Strong and healthy bones are essential as we age, especially for those with reduced bone density such as in osteoporosis who have an increased risk and incidence of fractures.
Adolescence is a particularly critical period for bone health. Failure to achieve peak bone mass by the end of adolescence leaves an individual with less reserve to withstand the normal losses during later life. While peak bone mass is in part determined by genetics, it is also influenced by modifiable factors such as diet and exercise.
As we age, are bones get thinner – it’s a fact. The rate at which we break down bone cells surpasses the rate at which we build new bone cells. With an increase in bone density loss, we can become more prone to injury.

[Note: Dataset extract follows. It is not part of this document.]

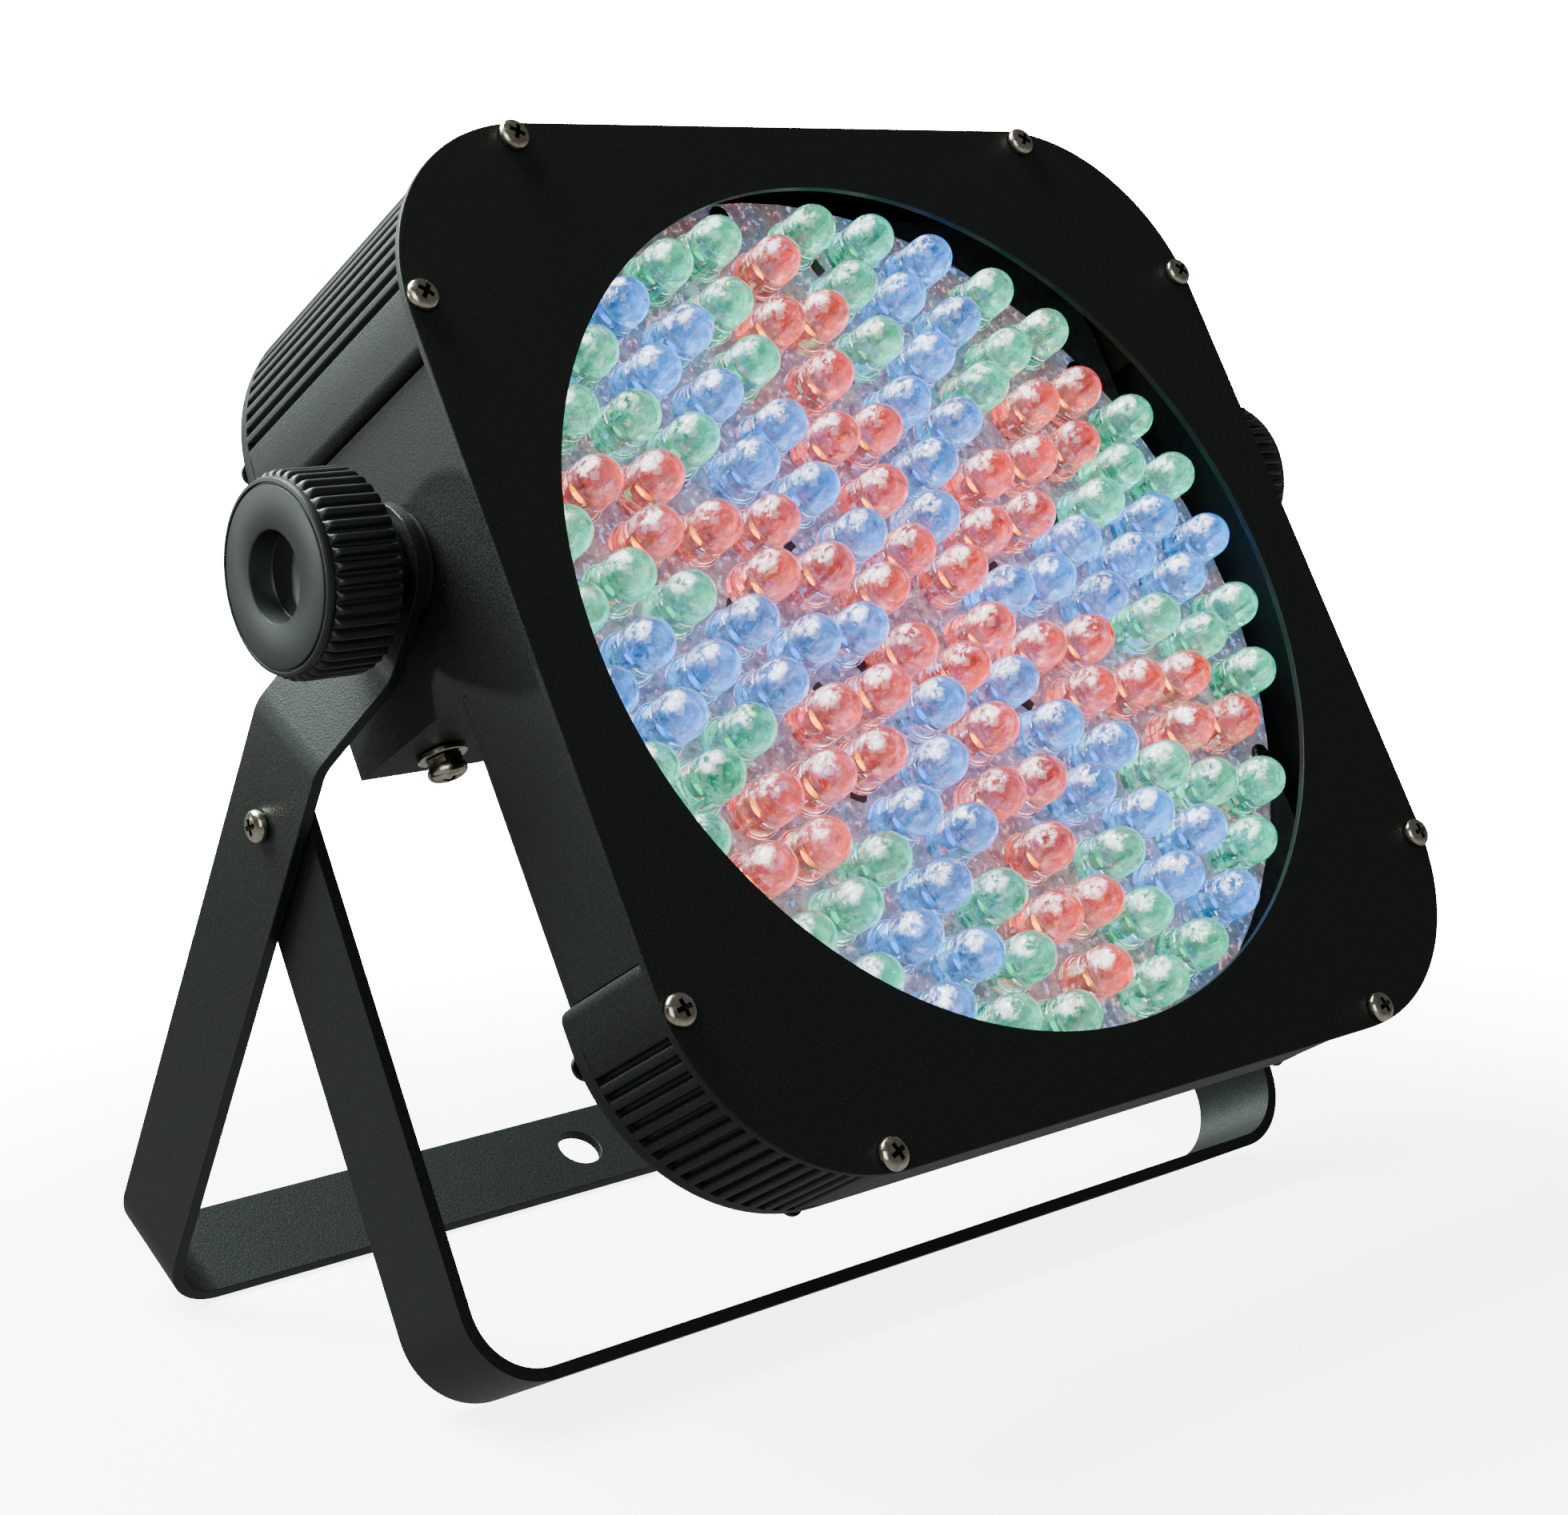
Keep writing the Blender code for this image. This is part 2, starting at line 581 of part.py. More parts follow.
    def socket(name, flange, body, body_depth, face, face_depth, pins, pin_top, flange_t=2.0):
        shape = Shape(downwards)
        back, front = shape.rise(flange, 0.0, flange_t)
        foot = shape.post(body, 0.0, -body_depth)
        shape.cap(back, [foot])
        if face:
            mouth, bottom = shape.rise(face, flange_t, -face_depth)
            shape.cap(front, [mouth])
            shape.cap(bottom, [shape.post(p, -face_depth, -pin_top) for p in pins])
        else:
            shape.cap(front, [shape.post(p, flange_t, -face_depth) for p in pins])
        return shape

    def three(x, r, size, count):
        return [circle(x + r * cos(radians(a)), SOCKET_DEPTH + r * sin(radians(a)), size, count) for a in (-150, -30, 90)]

    x = DMX_IN_X
    dmx = socket("in", round_box(x, SOCKET_DEPTH, 15.5, 13.0, 2.0), circle(x, SOCKET_DEPTH, 12.0, 20), 18.0, circle(x, SOCKET_DEPTH, 9.6, 20), 14.0, three(x, 4.8, 1.2, 8), 3.5)
    add("dmx_in_socket", dmx, BLACK_PLASTIC, head, on_head(0.0, 0.0, flange_up))
    x = DMX_OUT_X
    dmx = socket("out", round_box(x, SOCKET_DEPTH, 15.5, 13.0, 2.0), circle(x, SOCKET_DEPTH, 12.0, 20), 18.0, None, 10.0, three(x, 4.8, 1.5, 8), 0.0)
    add("dmx_out_socket", dmx, BLACK_PLASTIC, head, on_head(0.0, 0.0, flange_up))
    x = INLET_X
    cavity = [(x - 12.2, SOCKET_DEPTH - 8.2), (x + 12.2, SOCKET_DEPTH - 8.2), (x + 12.2, SOCKET_DEPTH + 4.0), (x + 8.0, SOCKET_DEPTH + 8.2), (x - 8.0, SOCKET_DEPTH + 8.2), (x - 12.2, SOCKET_DEPTH + 4.0)]
    pins = [box(x + dx, SOCKET_DEPTH + dd, 1.0, 2.0) for dx, dd in ((-7.0, -2.5), (7.0, -2.5), (0.0, 2.5))]
    inlet = socket("inlet", round_box(x, SOCKET_DEPTH, 24.5, 13.5, 4.0), box(x, SOCKET_DEPTH, 13.9, 10.1), 21.0, cavity, 15.0, pins, 4.0)
    add("power_inlet", inlet, BLACK_PLASTIC, head, on_head(0.0, 0.0, flange_up))
    fuse = lathe([(0, -20.0), (6.1, -20.0), (6.1, 0.0), (8.5, 0.0), (8.5, 1.6), (6.6, 2.0), (6.0, 8.0), (0, 8.0)], 16, downwards)
    add("fuse_holder", fuse, BLACK_PLASTIC, head, on_head(FUSE_X, SOCKET_DEPTH, flange_up))
    ground = lathe([(0, -7.0), (2.0, -6.6), (2.0, 0.0), (5.0, 0.0), (5.0, 1.0), (3.6, 1.1), (3.6, 3.0), (4.0, 3.1), (3.9, 4.5), (2.4, 5.6), (0, 5.9)], 14, downwards)
    add("ground_screw", ground, ZINC, head, on_head(GROUND_SCREW[0], GROUND_SCREW[1], flange_up))

    # --- clamp knobs, washers and nuts on the tilt axis
    for side_name, sign in (("left", -1), ("right", 1)):
        place = along_x(sign)
        knob = lathe(
            [
                (0, STUD_END), (3.4, STUD_END), (STUD_R, STUD_END + 0.8), (STUD_R, 109.1), (HUB_R, 109.1), (HUB_R, KNOB_BACK),
                (KNOB_R - 1.5, KNOB_BACK), (KNOB_R, KNOB_BACK + 1.5), (KNOB_R, KNOB_FACE - 2.2), (KNOB_FACE_R, KNOB_FACE),
                (8.4, KNOB_FACE), (8.0, KNOB_FACE - 2.0), (0, KNOB_FACE - 2.0),
            ],
            24,
            place,
        )
        add(f"knob_{side_name}", knob, BLACK_PLASTIC, head)
        add(f"knob_washer_{side_name}", lathe([(4.4, 107.3), (9.0, 107.3), (9.0, 108.8), (4.4, 108.8)], 20, place, ring=True), ZINC, head)
        add(f"friction_washer_{side_name}", lathe([(4.4, 102.3), (10.0, 102.3), (10.0, 104.2), (4.4, 104.2)], 20, place, ring=True), BLACK_PLASTIC, head)
        nut = lathe([(4.3, 97.4), (9.0, 97.4), (9.0, 100.0), (5.3, 100.0), (5.3, 101.9), (4.3, 101.9)], 16, place, ring=True)
        add(f"knob_nut_{side_name}", nut, ZINC, head)

    # --- rear bracket
    rear_profile = arm_end(REAR_TAB) + [((REAR_TAB, TAB_END), STRIP_W / 2), ((REAR_ARM, ARM_START), STRIP_W / 2)]
    rear = add("rear_bracket", bracket(rear_profile, REAR_BEND, REAR_ARM, REAR_LENGTH), BLACK_STRIP, None, (0.0, axis_y, axis_z), REAR_ANGLE)

    def rod(radius, s, count=20):
        return lathe([(0, -140), (radius, -140), (radius, 140), (0, 140)], count, lambda a, b, h: (h, a, b - s), phase=pi / count)

    cut(rear, "cut_knob_holes", rod(KNOB_HOLE_R, 0.0))
    cut(rear, "cut_rear_pivot_holes", rod(PIVOT_HOLE_R, PIVOT_S, 14))
    cut(rear, "cut_bar_hole", lathe([(0, REAR_LENGTH - 12), (BAR_HOLE_R, REAR_LENGTH - 12), (BAR_HOLE_R, REAR_LENGTH + 12), (0, REAR_LENGTH + 12)], 20, lambda a, b, h: (a, b, -h), phase=pi / 20))

    # --- front bracket: its bar's lowest edge is level with the rear one's
    a, f = radians(REAR_ANGLE), radians(FRONT_ANGLE)
    half = STRIP_W / 2
    pivot_y, pivot_z = axis_y + PIVOT_S * sin(a), axis_z - PIVOT_S * cos(a)
    floor_z = axis_z - REAR_LENGTH * cos(a) - half * sin(a)
    front_length = (pivot_z - floor_z - half * abs(sin(f))) / cos(f)
    fold = axis_empty("fold_axis", (0.0, pivot_y, pivot_z), FRONT_ANGLE)
    front_profile = arm_end(FRONT_ARM)
    front = add("front_bracket", bracket(front_profile, FRONT_BEND, FRONT_ARM, front_length), BLACK_STRIP, fold)
    cut(front, "cut_front_pivot_holes", rod(PIVOT_HOLE_R, 0.0, 14))
    for side_name, sign in (("left", -1), ("right", 1)):
        place = along_x(sign)
        pin = lathe([(0, 108.5), (2.4, 108.8), (2.4, 118.1), (3.6, 118.1), (3.6, 119.2), (2.2, 120.4), (0, 120.7)], 14, place)
        add(f"pivot_screw_{side_name}", pin, ZINC, rear, (0.0, 0.0, -PIVOT_S))
        nut = lathe([(3.2, 109.3), (5.2, 109.3), (5.2, 112.1), (3.2, 112.1)], 6, place, ring=True)
        add(f"pivot_nut_{side_name}", nut, ZINC, rear, (0.0, 0.0, -PIVOT_S))


main()
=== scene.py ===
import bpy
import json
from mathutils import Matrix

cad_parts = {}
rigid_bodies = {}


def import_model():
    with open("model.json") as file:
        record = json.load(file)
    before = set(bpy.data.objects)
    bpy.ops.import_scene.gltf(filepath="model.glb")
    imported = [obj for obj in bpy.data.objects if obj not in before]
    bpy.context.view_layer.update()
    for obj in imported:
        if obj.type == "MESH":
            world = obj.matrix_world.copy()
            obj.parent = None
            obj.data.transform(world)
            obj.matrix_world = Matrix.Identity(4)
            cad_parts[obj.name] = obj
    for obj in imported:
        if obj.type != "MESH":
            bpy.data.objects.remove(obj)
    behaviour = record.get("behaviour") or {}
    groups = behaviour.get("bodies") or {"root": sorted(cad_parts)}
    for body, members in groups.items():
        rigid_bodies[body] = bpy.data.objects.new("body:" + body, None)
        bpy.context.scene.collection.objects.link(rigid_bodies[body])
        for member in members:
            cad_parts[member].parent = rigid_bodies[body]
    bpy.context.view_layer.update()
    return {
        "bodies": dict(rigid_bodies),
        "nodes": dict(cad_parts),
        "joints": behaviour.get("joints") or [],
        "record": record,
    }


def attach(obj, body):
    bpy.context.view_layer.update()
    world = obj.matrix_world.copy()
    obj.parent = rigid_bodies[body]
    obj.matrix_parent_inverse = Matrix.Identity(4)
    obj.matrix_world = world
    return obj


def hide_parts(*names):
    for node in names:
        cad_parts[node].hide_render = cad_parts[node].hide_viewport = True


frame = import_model()

import json
from math import asin, cos, exp, pi, radians, sin, sqrt

import bmesh
import bpy
from mathutils import Euler, Matrix, Vector
from mathutils.geometry import tessellate_polygon

MM = 0.001

# ---------------------------------------------------------------- dimensions (mm)
HEAD_TILT, AXIS_DEPTH, AXIS_UP = 27.52, 31.22, 30.42
WINDOW_Y, WINDOW_Z = -48.88, 147.093
PLATE_HALF, PLATE_R, PLATE_T, WINDOW_R = 105.0, 40.0, 1.5, 90.8
SCREW_NEAR, SCREW_FAR = 68.4, 101.65
BODY_HALF, PANEL_HALF, CORNER_C = 104.0, 102.0, 65.0
CORNER_R, BLOCK_WALL, BLOCK_END, PANEL_END = 39.0, 4.7, 61.2, 58.0
RIBS, RIB_PITCH, RIB_DEPTH = 15, 3.3, 1.35
GAP, BODY_FRONT, SLIM_REAR, DEEP_REAR, COVER_T = 0.3, 1.8, 30.0, 69.0, 1.5
LOWER_RIM, UPPER_RIM, BOX_FLOOR = SLIM_REAR - 3.2, DEEP_REAR - 2.7, 2.0
BOARD_R, BOARD_FRONT, BOARD_T, BOARD_SCREW_RING = 98.0, 18.0, 1.6, 94.8
RED = [(13.15, 35, 0), (26.4, 35, 0), (52.6, 35, 0), (79.0, 35, 0), (39.8, 35, 8.85), (66.0, 35, 5.4)]
BLUE = [(21.4, 5.4, 0), (34.5, 5.4, 0), (60.8, 5.4, 0), (86.0, 5.4, 0), (47.5, 5.4, 8.0), (73.4, 5.4, 5.65)]
GREEN = [(60.7, 35, 16.9), (73.4, 35, 13.9), (85.9, 35, 8.9), (85.9, 35, 19.3)]
KNOB_FACE, KNOB_R, KNOB_BACK, HUB_R, STUD_R, STUD_END = 129.7, 19.0, 114.0, 9.5, 4.0, 92.0
STRIP_W, STRIP_T = 23.0, 2.5
REAR_ANGLE, REAR_TAB, REAR_ARM, TAB_END, ARM_START, REAR_LENGTH, REAR_BEND = 32.02, 107.0, 117.8, 18.0, 37.0, 181.1, 14.0
PIVOT_S, BAR_HOLE_R, FRONT_ANGLE, FRONT_ARM, FRONT_BEND = 58.5, 5.3, -25.17, 114.9, 16.0
KNOB_HOLE_R, PIVOT_HOLE_R = 4.4, 2.9
DISPLAY_AT, BUTTON_X, BUTTON_UP = (0.0, 62.0), (-24.0, -8.0, 8.0, 24.0), 38.0

# ---------------------------------------------------------------- frames of reference
T = radians(HEAD_TILT)
HEAD = Matrix.Translation(Vector((0, WINDOW_Y, WINDOW_Z)) * MM) @ Matrix.Rotation(-T, 4, "X")
AXIS = HEAD @ (Vector((0, AXIS_DEPTH, AXIS_UP)) * MM)
REAR = Matrix.Translation(AXIS) @ Matrix.Rotation(radians(REAR_ANGLE), 4, "X")
PIVOT = REAR @ (Vector((0, 0, -PIVOT_S)) * MM)
FRONT = Matrix.Translation(PIVOT) @ Matrix.Rotation(radians(FRONT_ANGLE), 4, "X")
TILT_AXIS = HEAD @ Matrix.Translation(Vector((0, AXIS_DEPTH, AXIS_UP)) * MM)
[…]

Here are 8 tips to help maintain your healthy bone density:
Eat calcium rich foods: dark green leafy vegetables, broccoli, dairy products, almonds, dried figs are good choices.
Take a calcium supplement: During your 20s, 30s and 40s the recommended daily allowance is 1000 mg and this increases up to 1500 mg for women after menopause.
Get your Vitamin D: to assist your body absorb calcium, most adults need 1000-200 IU of Vitamin D daily. Getting a daily dose of sunshine is important, but with more people keeping out of the sun and wearing sunblock, supplements may be needed.
Weight-bearing exercise: to build bone strength, exercise that loads or compresses your bones is best. This includes activities such as: running, jogging, aerobics, stair climbing, dancing and tennis. For those with osteopenia or osteoporosis try walking, using an elliptical or other machine.
Don’t smoke: smoking reduces blood flow to your bones, impairing calcium absorption and slowing production of your bone-forming cells.
Avoid excessive drinking: research has shown people who consume more than 6 drinks/day have an increased likelihood of bone loss.
Get your bone mineral density tested: DEXA scans, a type of X-ray measures bone mineral density and helps determine risks for osteoporosis and fracture.
Consider medication: for women and men with osteoporosis or osteopenia, certain medications can help prevent hip and spine fractures.